Given task
Repeat exactly the lines from the start through the line with "sheet.visible_camera = False", both ends included.

--- Available data ---

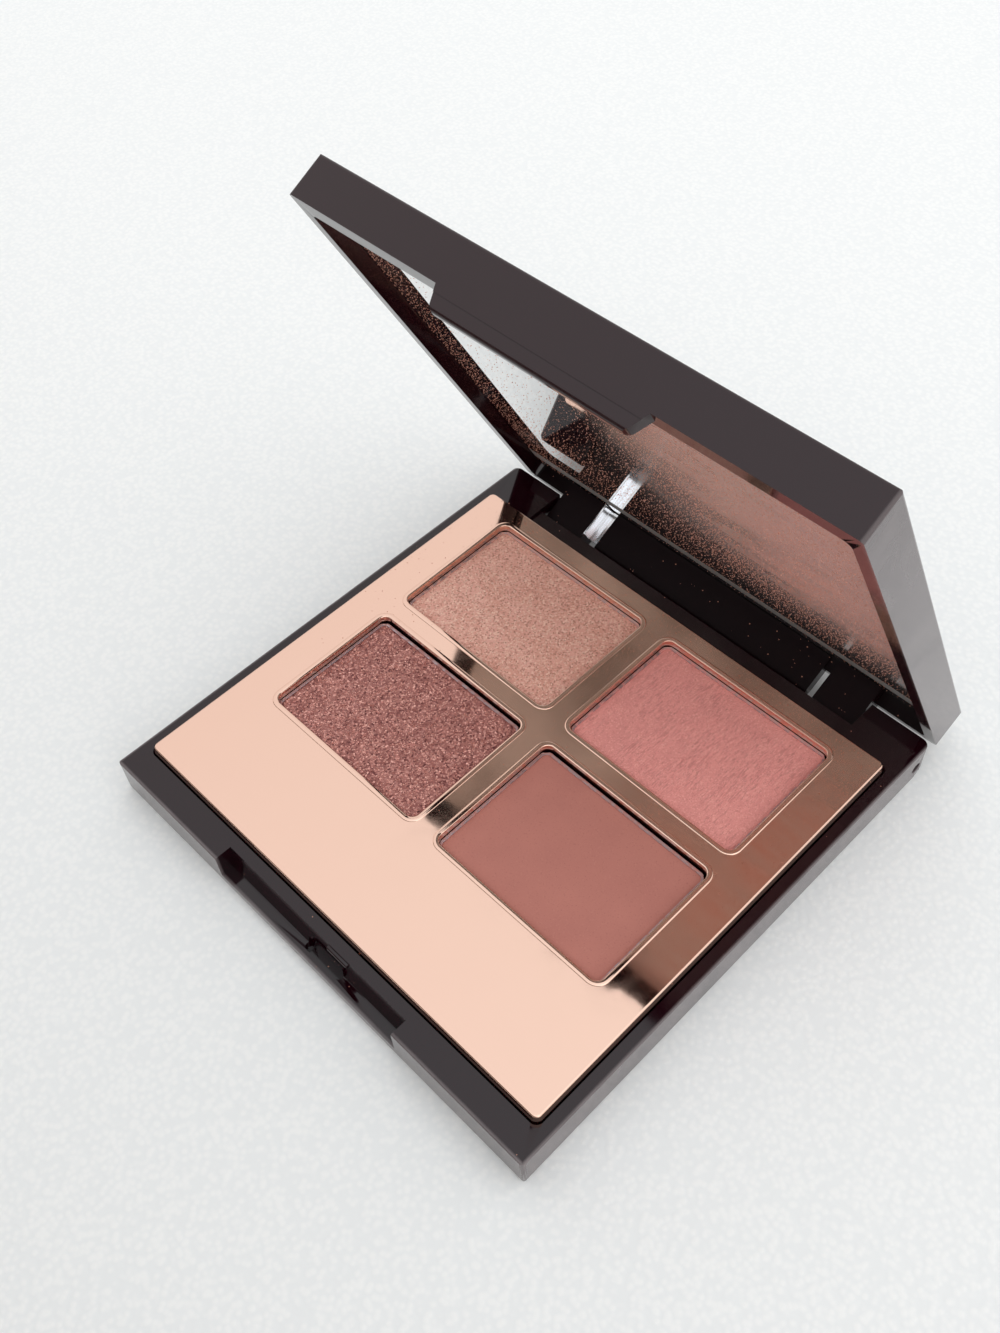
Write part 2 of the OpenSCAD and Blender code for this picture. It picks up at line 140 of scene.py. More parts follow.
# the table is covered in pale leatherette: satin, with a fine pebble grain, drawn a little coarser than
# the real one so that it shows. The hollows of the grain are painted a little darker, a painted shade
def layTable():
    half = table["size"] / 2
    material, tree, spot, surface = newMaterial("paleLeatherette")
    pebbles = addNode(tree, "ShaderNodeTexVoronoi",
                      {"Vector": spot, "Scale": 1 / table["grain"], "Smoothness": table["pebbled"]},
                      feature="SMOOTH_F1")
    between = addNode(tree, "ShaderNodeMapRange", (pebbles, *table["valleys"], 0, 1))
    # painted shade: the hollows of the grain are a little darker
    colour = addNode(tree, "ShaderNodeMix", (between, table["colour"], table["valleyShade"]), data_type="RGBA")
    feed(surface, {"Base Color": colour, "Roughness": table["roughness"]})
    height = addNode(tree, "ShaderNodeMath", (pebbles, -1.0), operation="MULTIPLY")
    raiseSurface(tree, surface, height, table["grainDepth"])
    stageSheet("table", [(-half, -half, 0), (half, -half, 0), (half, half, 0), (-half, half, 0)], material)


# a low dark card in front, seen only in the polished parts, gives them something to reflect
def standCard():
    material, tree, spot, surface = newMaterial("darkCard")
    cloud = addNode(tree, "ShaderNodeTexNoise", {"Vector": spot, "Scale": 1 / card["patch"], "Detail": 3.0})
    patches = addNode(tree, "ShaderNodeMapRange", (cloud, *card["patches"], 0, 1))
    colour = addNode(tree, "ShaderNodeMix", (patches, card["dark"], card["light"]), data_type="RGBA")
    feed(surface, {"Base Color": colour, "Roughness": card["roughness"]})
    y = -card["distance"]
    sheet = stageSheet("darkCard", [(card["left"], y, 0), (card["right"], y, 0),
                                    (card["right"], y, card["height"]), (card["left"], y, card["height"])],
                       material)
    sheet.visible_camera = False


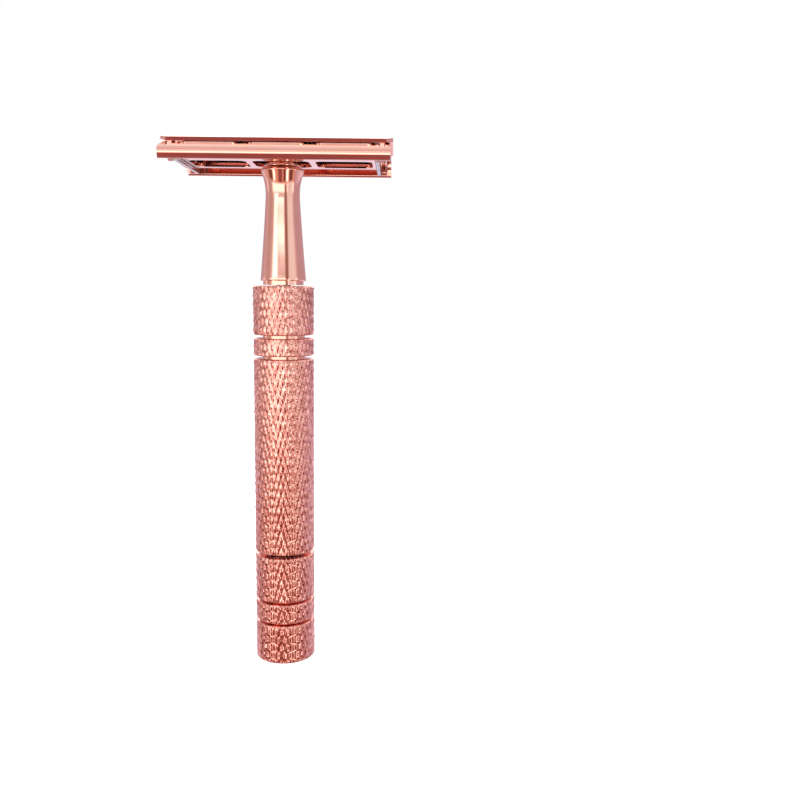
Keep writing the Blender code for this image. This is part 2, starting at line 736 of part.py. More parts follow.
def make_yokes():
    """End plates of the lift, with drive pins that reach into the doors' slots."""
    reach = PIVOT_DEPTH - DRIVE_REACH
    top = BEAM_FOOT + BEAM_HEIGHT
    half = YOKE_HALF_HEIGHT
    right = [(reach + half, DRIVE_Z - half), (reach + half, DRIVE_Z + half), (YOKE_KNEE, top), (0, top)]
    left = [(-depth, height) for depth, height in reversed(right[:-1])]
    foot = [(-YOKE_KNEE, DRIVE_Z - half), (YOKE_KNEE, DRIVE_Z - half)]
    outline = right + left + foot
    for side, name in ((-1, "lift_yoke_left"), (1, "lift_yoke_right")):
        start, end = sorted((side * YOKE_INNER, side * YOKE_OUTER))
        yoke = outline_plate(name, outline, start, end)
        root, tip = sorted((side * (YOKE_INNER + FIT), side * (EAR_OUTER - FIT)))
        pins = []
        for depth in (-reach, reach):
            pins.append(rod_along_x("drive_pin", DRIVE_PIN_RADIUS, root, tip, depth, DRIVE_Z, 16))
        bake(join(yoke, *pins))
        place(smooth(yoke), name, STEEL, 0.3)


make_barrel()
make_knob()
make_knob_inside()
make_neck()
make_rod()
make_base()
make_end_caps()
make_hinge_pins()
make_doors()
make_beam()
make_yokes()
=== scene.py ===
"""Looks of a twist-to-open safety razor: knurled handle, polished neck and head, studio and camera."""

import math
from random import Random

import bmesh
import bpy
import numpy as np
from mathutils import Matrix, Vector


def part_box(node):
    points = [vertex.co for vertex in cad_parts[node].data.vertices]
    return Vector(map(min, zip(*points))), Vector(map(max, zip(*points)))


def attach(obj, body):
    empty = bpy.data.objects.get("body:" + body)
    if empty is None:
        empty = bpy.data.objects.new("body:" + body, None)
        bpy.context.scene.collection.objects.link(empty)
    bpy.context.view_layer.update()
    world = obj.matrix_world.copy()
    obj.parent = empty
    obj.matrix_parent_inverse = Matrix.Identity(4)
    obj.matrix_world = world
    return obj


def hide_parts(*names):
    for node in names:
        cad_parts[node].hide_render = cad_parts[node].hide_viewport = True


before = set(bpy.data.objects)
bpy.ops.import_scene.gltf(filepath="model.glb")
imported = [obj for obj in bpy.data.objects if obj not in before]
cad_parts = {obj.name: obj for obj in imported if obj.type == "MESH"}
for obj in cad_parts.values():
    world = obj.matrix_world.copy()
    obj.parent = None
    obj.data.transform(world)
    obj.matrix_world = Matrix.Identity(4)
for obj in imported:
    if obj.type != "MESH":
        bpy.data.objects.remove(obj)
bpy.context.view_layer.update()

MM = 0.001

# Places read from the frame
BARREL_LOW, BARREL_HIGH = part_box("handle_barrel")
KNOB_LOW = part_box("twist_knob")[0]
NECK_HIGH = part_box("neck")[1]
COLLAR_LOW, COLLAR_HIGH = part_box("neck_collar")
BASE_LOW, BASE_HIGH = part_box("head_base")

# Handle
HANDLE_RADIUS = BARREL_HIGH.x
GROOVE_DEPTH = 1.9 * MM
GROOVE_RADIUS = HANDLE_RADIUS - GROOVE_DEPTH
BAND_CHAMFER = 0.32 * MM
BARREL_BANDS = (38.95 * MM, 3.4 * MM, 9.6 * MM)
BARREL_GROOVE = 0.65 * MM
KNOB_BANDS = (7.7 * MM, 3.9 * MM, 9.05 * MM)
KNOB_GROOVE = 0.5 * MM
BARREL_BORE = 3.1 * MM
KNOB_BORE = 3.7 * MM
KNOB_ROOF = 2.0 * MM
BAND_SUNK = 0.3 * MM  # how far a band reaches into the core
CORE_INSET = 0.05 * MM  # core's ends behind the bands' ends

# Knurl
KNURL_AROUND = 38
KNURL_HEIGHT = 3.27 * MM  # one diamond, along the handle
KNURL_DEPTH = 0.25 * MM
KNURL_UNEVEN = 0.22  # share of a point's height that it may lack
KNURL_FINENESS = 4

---

Task result
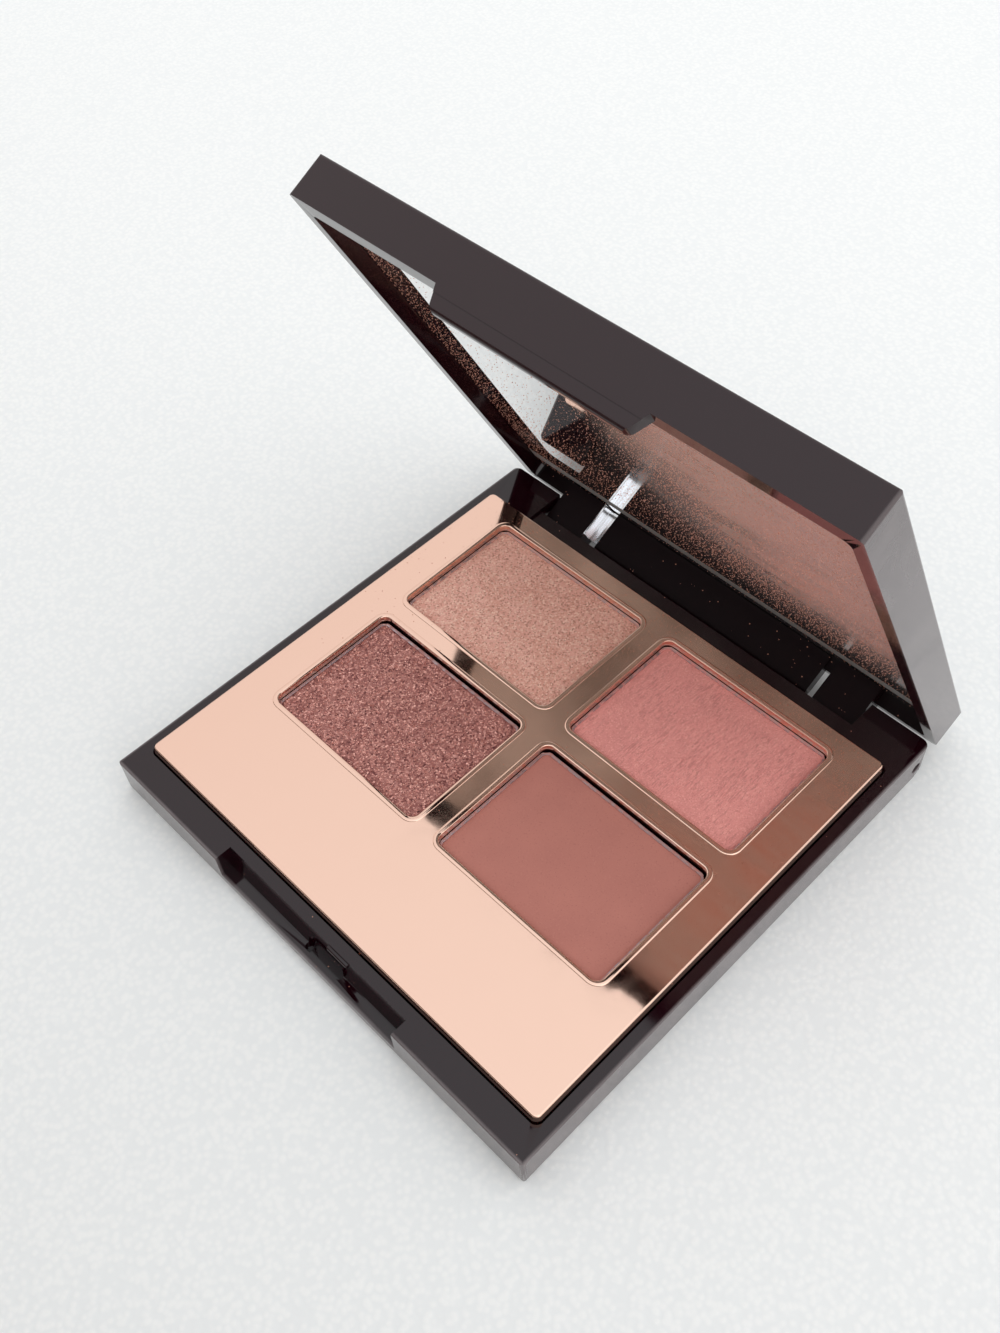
Write part 2 of the OpenSCAD and Blender code for this picture. It picks up at line 140 of scene.py. More parts follow.
# the table is covered in pale leatherette: satin, with a fine pebble grain, drawn a little coarser than
# the real one so that it shows. The hollows of the grain are painted a little darker, a painted shade
def layTable():
    half = table["size"] / 2
    material, tree, spot, surface = newMaterial("paleLeatherette")
    pebbles = addNode(tree, "ShaderNodeTexVoronoi",
                      {"Vector": spot, "Scale": 1 / table["grain"], "Smoothness": table["pebbled"]},
                      feature="SMOOTH_F1")
    between = addNode(tree, "ShaderNodeMapRange", (pebbles, *table["valleys"], 0, 1))
    # painted shade: the hollows of the grain are a little darker
    colour = addNode(tree, "ShaderNodeMix", (between, table["colour"], table["valleyShade"]), data_type="RGBA")
    feed(surface, {"Base Color": colour, "Roughness": table["roughness"]})
    height = addNode(tree, "ShaderNodeMath", (pebbles, -1.0), operation="MULTIPLY")
    raiseSurface(tree, surface, height, table["grainDepth"])
    stageSheet("table", [(-half, -half, 0), (half, -half, 0), (half, half, 0), (-half, half, 0)], material)


# a low dark card in front, seen only in the polished parts, gives them something to reflect
def standCard():
    material, tree, spot, surface = newMaterial("darkCard")
    cloud = addNode(tree, "ShaderNodeTexNoise", {"Vector": spot, "Scale": 1 / card["patch"], "Detail": 3.0})
    patches = addNode(tree, "ShaderNodeMapRange", (cloud, *card["patches"], 0, 1))
    colour = addNode(tree, "ShaderNodeMix", (patches, card["dark"], card["light"]), data_type="RGBA")
    feed(surface, {"Base Color": colour, "Roughness": card["roughness"]})
    y = -card["distance"]
    sheet = stageSheet("darkCard", [(card["left"], y, 0), (card["right"], y, 0),
                                    (card["right"], y, card["height"]), (card["left"], y, card["height"])],
                       material)
    sheet.visible_camera = False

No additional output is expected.